**DIRECTIVE**.
Write out the material below exactly, beginning at the line that contains "obj.matrix_world = Matrix.Identity(4)" and ending with its last line, both ends included; write nothing else.

━━━━━━

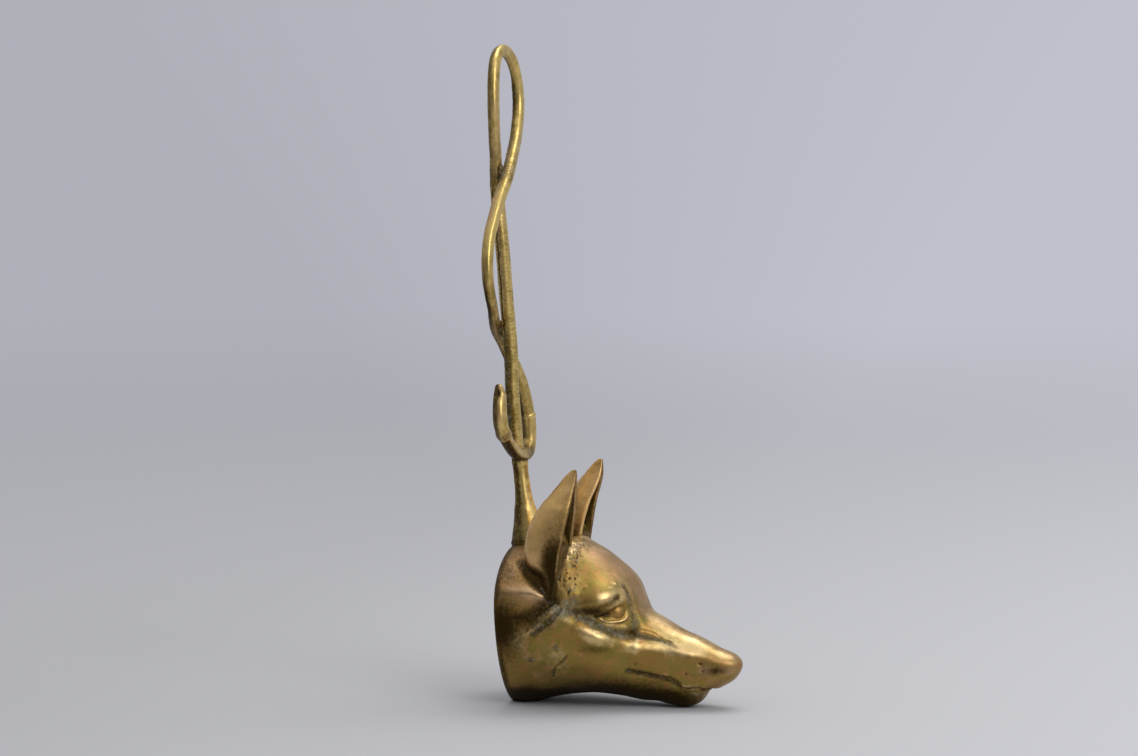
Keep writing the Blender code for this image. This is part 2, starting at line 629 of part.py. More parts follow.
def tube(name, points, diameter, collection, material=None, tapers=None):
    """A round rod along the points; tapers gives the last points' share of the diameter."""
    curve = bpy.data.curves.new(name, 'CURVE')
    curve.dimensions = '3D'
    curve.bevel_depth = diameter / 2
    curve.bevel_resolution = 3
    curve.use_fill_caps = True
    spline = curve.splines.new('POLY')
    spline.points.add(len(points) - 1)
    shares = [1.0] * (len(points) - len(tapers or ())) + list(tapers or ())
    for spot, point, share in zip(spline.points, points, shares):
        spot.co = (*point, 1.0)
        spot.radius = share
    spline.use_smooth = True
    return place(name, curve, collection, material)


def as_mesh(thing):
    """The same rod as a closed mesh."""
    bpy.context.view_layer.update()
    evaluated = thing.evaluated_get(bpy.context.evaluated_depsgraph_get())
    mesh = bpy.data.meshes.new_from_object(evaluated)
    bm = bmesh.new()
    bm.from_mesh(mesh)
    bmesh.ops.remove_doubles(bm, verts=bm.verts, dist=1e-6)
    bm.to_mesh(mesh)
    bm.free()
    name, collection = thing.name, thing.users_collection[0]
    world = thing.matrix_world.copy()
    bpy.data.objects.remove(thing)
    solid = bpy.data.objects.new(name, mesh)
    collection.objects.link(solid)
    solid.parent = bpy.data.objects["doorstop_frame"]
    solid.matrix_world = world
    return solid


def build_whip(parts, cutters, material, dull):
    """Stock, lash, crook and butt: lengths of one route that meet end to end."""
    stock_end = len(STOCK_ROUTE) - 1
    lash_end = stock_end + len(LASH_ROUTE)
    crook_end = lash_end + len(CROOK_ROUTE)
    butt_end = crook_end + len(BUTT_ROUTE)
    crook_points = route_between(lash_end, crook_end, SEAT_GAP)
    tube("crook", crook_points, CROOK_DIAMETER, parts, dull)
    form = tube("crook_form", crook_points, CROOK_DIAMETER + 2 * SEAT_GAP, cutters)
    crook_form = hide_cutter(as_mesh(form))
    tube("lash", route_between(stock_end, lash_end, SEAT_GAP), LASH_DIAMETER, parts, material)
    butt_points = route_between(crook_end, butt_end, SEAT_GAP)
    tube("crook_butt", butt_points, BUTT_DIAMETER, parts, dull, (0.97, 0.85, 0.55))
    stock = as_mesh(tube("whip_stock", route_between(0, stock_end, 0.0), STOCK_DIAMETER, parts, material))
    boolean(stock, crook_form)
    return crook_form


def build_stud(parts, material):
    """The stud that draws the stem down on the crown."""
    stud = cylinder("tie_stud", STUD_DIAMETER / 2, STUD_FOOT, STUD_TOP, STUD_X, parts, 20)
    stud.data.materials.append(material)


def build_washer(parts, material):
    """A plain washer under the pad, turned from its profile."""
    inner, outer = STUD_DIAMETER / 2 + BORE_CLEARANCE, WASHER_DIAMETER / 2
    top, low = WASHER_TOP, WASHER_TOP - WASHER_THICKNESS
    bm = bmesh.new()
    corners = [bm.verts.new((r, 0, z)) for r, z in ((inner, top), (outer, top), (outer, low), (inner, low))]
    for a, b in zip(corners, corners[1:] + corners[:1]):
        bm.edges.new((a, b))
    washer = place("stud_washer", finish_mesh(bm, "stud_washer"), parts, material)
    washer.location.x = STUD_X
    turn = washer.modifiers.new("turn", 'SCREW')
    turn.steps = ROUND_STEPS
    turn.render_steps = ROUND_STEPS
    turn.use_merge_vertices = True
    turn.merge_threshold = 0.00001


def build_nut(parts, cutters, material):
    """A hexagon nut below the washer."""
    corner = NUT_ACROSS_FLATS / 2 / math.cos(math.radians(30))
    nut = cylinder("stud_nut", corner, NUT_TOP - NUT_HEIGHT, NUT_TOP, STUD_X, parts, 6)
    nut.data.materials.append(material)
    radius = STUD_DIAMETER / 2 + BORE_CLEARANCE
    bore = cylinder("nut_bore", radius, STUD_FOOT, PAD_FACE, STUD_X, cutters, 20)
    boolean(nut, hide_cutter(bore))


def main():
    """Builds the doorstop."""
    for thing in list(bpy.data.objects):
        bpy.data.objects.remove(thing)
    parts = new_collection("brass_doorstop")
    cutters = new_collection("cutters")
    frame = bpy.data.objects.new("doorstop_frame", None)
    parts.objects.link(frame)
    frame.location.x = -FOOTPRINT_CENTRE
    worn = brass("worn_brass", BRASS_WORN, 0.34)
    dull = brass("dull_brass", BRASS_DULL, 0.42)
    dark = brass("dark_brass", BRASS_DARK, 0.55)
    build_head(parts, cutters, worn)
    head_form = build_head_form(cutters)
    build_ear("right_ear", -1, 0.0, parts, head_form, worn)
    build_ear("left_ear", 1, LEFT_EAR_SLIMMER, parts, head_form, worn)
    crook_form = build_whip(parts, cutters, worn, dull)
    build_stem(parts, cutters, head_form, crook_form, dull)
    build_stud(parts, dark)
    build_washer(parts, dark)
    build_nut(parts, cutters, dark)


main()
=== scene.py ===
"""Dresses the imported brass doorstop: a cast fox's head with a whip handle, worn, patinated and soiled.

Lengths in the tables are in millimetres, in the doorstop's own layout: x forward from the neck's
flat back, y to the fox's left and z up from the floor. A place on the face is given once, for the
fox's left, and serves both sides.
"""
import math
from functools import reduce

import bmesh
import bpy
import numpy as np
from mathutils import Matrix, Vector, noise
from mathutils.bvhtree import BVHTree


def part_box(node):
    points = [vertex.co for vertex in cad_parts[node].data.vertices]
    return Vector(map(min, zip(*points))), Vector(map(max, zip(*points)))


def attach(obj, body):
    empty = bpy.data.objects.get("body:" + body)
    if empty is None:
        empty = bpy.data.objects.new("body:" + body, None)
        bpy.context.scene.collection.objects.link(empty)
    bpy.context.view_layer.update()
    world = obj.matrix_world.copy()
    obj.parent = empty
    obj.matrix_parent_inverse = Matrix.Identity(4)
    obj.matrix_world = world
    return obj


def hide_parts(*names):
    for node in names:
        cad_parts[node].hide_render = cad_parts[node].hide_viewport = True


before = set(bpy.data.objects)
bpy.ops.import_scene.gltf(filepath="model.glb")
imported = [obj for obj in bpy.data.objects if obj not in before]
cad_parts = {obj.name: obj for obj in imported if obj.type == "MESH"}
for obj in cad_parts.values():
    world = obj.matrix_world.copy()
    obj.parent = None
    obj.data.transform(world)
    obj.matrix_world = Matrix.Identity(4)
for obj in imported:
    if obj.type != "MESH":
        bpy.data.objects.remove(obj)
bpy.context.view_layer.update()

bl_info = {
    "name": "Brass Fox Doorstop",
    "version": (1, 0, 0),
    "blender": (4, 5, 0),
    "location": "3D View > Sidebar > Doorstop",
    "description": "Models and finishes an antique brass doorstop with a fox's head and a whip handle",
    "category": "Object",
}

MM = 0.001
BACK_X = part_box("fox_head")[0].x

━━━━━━

**ANSWER FOR THIS EXERCISE**.
    obj.matrix_world = Matrix.Identity(4)
for obj in imported:
    if obj.type != "MESH":
        bpy.data.objects.remove(obj)
bpy.context.view_layer.update()

bl_info = {
    "name": "Brass Fox Doorstop",
    "version": (1, 0, 0),
    "blender": (4, 5, 0),
    "location": "3D View > Sidebar > Doorstop",
    "description": "Models and finishes an antique brass doorstop with a fox's head and a whip handle",
    "category": "Object",
}

MM = 0.001
BACK_X = part_box("fox_head")[0].x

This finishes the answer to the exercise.